You might have spotted this WIP before as I’ve shared it online a few times now. Sadly though, despite much ripping and a moderate amount of swearing it still remains a WIP rather than a finished object.

In my planner for the end of July I had optimistically pencilled in “share Soldotna resolution”. This was going to be a perky, uplifting little blog post about how I overcame my issues with the neckline, came up with a pleasing solution and possibly even modeled it for you.

Sadly none of those things happened. I ripped back and ended up going back a bit too far. I sorted that out and tried a 3 stitch i-cord bind off. That rolled something terrible so I tried a 2 stitch i-cord (on smaller needles). It still rolled. I decided to embrace the rolling and knit several rounds of stocking stitch. That looked terrible on me. I thought I would try a few rounds of garter stitch (on smaller needles).
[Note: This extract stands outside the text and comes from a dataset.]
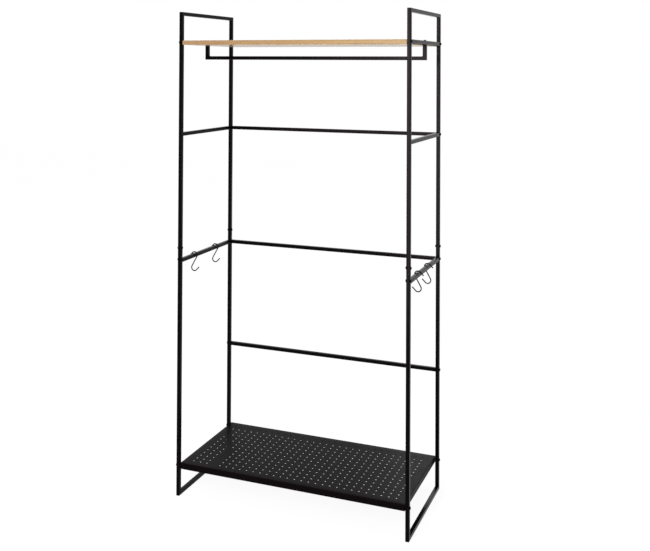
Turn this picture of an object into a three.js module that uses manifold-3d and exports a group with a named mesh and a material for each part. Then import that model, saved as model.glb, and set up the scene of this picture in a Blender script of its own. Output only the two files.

And eureka…

...only joking...it still didn’t look right.

So after several hours of cursing I did what any sane knitter would do, threw it in a corner and cast on for a simple, soothing garter stitch blanket.

It’s too hot to knit much this week anyway. There’s going to be a bit of heatwave here in my part of the UK and I will have no need of a colourwork yoke sweater, no matter how cute the short sleeves are.

At least, that’s my argument and I’m sticking to it.

In the meantime i’m hoping that inspiration strikes, from somewhere.